## YOUR GOAL
Reproduce the material exactly, omitting nothing.

## DATA EXTRACT

★ ★ ★

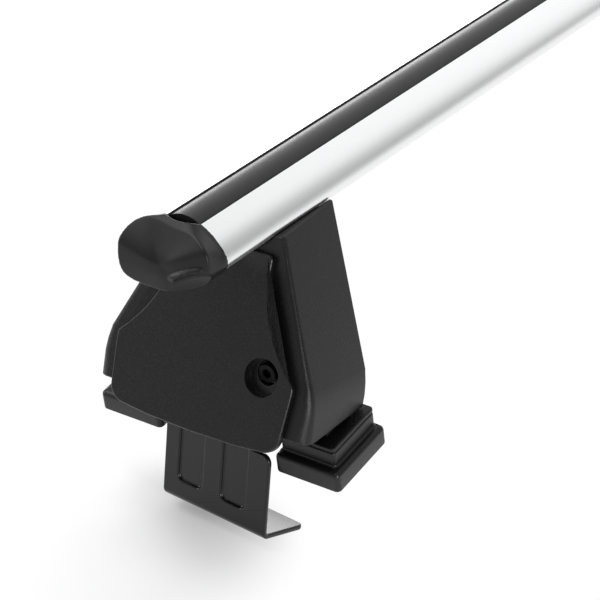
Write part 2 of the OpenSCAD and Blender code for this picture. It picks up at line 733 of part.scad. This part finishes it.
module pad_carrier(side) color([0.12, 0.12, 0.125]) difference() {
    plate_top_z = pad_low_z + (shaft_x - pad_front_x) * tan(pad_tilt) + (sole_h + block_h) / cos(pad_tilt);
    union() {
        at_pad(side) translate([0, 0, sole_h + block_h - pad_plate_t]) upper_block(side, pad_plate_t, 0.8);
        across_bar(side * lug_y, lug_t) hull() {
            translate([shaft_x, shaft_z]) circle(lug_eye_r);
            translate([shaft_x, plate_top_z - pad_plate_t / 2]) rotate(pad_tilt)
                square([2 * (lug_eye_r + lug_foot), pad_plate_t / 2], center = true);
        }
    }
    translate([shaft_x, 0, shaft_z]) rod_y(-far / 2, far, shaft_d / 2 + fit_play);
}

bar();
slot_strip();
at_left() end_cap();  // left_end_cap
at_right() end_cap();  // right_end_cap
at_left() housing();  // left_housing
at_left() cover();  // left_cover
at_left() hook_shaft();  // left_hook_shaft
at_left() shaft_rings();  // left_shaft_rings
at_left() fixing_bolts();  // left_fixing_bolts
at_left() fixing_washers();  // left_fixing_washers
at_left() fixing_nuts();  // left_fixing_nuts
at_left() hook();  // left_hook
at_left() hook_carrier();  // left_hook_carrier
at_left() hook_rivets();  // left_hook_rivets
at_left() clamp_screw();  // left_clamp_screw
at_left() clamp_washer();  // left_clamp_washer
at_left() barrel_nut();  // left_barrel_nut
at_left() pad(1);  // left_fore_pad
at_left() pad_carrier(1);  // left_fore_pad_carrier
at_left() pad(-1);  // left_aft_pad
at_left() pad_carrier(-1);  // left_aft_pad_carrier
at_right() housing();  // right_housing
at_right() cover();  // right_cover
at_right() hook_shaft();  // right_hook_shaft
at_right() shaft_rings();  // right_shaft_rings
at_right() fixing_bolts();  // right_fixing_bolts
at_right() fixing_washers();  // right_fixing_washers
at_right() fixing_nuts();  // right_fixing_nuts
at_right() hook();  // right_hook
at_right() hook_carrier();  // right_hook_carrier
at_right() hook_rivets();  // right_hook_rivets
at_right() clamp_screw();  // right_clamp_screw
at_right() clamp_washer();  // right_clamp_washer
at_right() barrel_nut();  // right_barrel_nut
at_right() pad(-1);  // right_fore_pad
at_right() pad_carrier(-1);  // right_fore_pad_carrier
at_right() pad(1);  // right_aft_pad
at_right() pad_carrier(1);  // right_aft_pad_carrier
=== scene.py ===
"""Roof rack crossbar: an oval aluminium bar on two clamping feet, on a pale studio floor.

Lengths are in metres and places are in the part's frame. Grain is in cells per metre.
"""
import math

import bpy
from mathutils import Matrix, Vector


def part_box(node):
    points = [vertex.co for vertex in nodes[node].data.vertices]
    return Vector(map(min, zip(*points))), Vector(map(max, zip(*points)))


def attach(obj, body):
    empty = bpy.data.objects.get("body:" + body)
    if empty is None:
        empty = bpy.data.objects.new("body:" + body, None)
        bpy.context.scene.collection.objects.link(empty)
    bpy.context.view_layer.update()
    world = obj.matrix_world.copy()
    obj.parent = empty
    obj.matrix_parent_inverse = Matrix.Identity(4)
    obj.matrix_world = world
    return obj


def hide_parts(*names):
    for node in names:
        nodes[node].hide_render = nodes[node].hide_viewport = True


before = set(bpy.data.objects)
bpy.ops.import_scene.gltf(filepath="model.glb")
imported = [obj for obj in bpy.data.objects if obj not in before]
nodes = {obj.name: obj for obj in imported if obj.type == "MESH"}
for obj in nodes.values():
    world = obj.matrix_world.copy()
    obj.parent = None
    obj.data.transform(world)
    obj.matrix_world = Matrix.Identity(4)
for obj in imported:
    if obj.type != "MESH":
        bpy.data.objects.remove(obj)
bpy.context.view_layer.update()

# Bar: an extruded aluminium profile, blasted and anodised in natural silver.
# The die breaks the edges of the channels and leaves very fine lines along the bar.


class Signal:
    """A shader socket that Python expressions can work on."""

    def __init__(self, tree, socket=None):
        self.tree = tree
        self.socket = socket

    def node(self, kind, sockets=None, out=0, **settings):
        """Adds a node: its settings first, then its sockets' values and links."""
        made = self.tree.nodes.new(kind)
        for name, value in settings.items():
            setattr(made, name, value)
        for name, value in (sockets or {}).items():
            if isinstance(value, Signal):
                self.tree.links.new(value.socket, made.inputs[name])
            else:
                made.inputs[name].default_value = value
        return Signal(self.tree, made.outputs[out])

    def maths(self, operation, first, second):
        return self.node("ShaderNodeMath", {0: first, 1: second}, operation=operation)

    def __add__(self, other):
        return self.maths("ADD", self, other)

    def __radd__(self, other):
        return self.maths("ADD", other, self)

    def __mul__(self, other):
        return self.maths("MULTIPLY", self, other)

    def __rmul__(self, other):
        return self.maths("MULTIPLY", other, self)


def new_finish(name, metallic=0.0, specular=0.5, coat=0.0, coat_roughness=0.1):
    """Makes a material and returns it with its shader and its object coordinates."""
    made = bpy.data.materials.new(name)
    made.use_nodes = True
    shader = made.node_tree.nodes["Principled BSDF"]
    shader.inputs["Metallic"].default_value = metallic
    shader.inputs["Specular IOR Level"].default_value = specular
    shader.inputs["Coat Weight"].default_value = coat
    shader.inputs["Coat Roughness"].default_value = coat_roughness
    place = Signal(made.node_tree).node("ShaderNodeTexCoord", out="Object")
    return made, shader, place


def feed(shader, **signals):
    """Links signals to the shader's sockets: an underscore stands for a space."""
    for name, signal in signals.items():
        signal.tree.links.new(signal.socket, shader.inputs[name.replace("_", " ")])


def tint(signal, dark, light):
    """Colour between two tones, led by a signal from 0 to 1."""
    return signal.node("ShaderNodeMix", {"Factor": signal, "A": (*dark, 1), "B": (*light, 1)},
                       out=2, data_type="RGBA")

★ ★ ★

## SOLVED PROBLEM
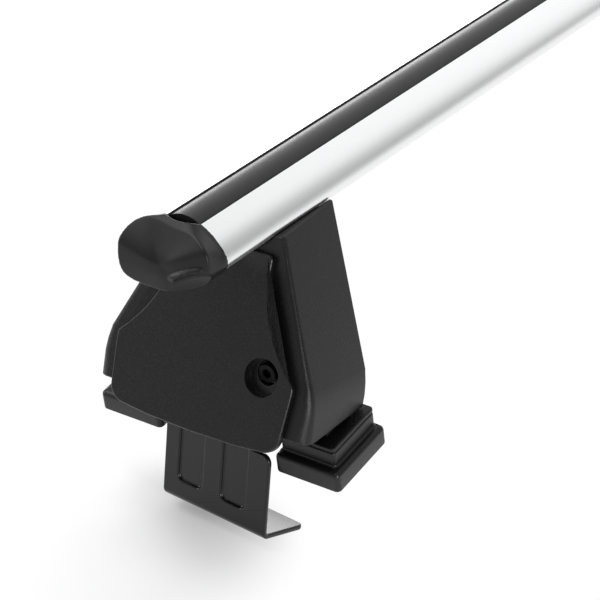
Write part 2 of the OpenSCAD and Blender code for this picture. It picks up at line 733 of part.scad. This part finishes it.
module pad_carrier(side) color([0.12, 0.12, 0.125]) difference() {
    plate_top_z = pad_low_z + (shaft_x - pad_front_x) * tan(pad_tilt) + (sole_h + block_h) / cos(pad_tilt);
    union() {
        at_pad(side) translate([0, 0, sole_h + block_h - pad_plate_t]) upper_block(side, pad_plate_t, 0.8);
        across_bar(side * lug_y, lug_t) hull() {
            translate([shaft_x, shaft_z]) circle(lug_eye_r);
            translate([shaft_x, plate_top_z - pad_plate_t / 2]) rotate(pad_tilt)
                square([2 * (lug_eye_r + lug_foot), pad_plate_t / 2], center = true);
        }
    }
    translate([shaft_x, 0, shaft_z]) rod_y(-far / 2, far, shaft_d / 2 + fit_play);
}

bar();
slot_strip();
at_left() end_cap();  // left_end_cap
at_right() end_cap();  // right_end_cap
at_left() housing();  // left_housing
at_left() cover();  // left_cover
at_left() hook_shaft();  // left_hook_shaft
at_left() shaft_rings();  // left_shaft_rings
at_left() fixing_bolts();  // left_fixing_bolts
at_left() fixing_washers();  // left_fixing_washers
at_left() fixing_nuts();  // left_fixing_nuts
at_left() hook();  // left_hook
at_left() hook_carrier();  // left_hook_carrier
at_left() hook_rivets();  // left_hook_rivets
at_left() clamp_screw();  // left_clamp_screw
at_left() clamp_washer();  // left_clamp_washer
at_left() barrel_nut();  // left_barrel_nut
at_left() pad(1);  // left_fore_pad
at_left() pad_carrier(1);  // left_fore_pad_carrier
at_left() pad(-1);  // left_aft_pad
at_left() pad_carrier(-1);  // left_aft_pad_carrier
at_right() housing();  // right_housing
at_right() cover();  // right_cover
at_right() hook_shaft();  // right_hook_shaft
at_right() shaft_rings();  // right_shaft_rings
at_right() fixing_bolts();  // right_fixing_bolts
at_right() fixing_washers();  // right_fixing_washers
at_right() fixing_nuts();  // right_fixing_nuts
at_right() hook();  // right_hook
at_right() hook_carrier();  // right_hook_carrier
at_right() hook_rivets();  // right_hook_rivets
at_right() clamp_screw();  // right_clamp_screw
at_right() clamp_washer();  // right_clamp_washer
at_right() barrel_nut();  // right_barrel_nut
at_right() pad(-1);  // right_fore_pad
at_right() pad_carrier(-1);  // right_fore_pad_carrier
at_right() pad(1);  // right_aft_pad
at_right() pad_carrier(1);  // right_aft_pad_carrier
=== scene.py ===
"""Roof rack crossbar: an oval aluminium bar on two clamping feet, on a pale studio floor.

Lengths are in metres and places are in the part's frame. Grain is in cells per metre.
"""
import math

import bpy
from mathutils import Matrix, Vector


def part_box(node):
    points = [vertex.co for vertex in nodes[node].data.vertices]
    return Vector(map(min, zip(*points))), Vector(map(max, zip(*points)))


def attach(obj, body):
    empty = bpy.data.objects.get("body:" + body)
    if empty is None:
        empty = bpy.data.objects.new("body:" + body, None)
        bpy.context.scene.collection.objects.link(empty)
    bpy.context.view_layer.update()
    world = obj.matrix_world.copy()
    obj.parent = empty
    obj.matrix_parent_inverse = Matrix.Identity(4)
    obj.matrix_world = world
    return obj


def hide_parts(*names):
    for node in names:
        nodes[node].hide_render = nodes[node].hide_viewport = True


before = set(bpy.data.objects)
bpy.ops.import_scene.gltf(filepath="model.glb")
imported = [obj for obj in bpy.data.objects if obj not in before]
nodes = {obj.name: obj for obj in imported if obj.type == "MESH"}
for obj in nodes.values():
    world = obj.matrix_world.copy()
    obj.parent = None
    obj.data.transform(world)
    obj.matrix_world = Matrix.Identity(4)
for obj in imported:
    if obj.type != "MESH":
        bpy.data.objects.remove(obj)
bpy.context.view_layer.update()

# Bar: an extruded aluminium profile, blasted and anodised in natural silver.
# The die breaks the edges of the channels and leaves very fine lines along the bar.


class Signal:
    """A shader socket that Python expressions can work on."""

    def __init__(self, tree, socket=None):
        self.tree = tree
        self.socket = socket

    def node(self, kind, sockets=None, out=0, **settings):
        """Adds a node: its settings first, then its sockets' values and links."""
        made = self.tree.nodes.new(kind)
        for name, value in settings.items():
            setattr(made, name, value)
        for name, value in (sockets or {}).items():
            if isinstance(value, Signal):
                self.tree.links.new(value.socket, made.inputs[name])
            else:
                made.inputs[name].default_value = value
        return Signal(self.tree, made.outputs[out])

    def maths(self, operation, first, second):
        return self.node("ShaderNodeMath", {0: first, 1: second}, operation=operation)

    def __add__(self, other):
        return self.maths("ADD", self, other)

    def __radd__(self, other):
        return self.maths("ADD", other, self)

    def __mul__(self, other):
        return self.maths("MULTIPLY", self, other)

    def __rmul__(self, other):
        return self.maths("MULTIPLY", other, self)


def new_finish(name, metallic=0.0, specular=0.5, coat=0.0, coat_roughness=0.1):
    """Makes a material and returns it with its shader and its object coordinates."""
    made = bpy.data.materials.new(name)
    made.use_nodes = True
    shader = made.node_tree.nodes["Principled BSDF"]
    shader.inputs["Metallic"].default_value = metallic
    shader.inputs["Specular IOR Level"].default_value = specular
    shader.inputs["Coat Weight"].default_value = coat
    shader.inputs["Coat Roughness"].default_value = coat_roughness
    place = Signal(made.node_tree).node("ShaderNodeTexCoord", out="Object")
    return made, shader, place


def feed(shader, **signals):
    """Links signals to the shader's sockets: an underscore stands for a space."""
    for name, signal in signals.items():
        signal.tree.links.new(signal.socket, shader.inputs[name.replace("_", " ")])


def tint(signal, dark, light):
    """Colour between two tones, led by a signal from 0 to 1."""
    return signal.node("ShaderNodeMix", {"Factor": signal, "A": (*dark, 1), "B": (*light, 1)},
                       out=2, data_type="RGBA")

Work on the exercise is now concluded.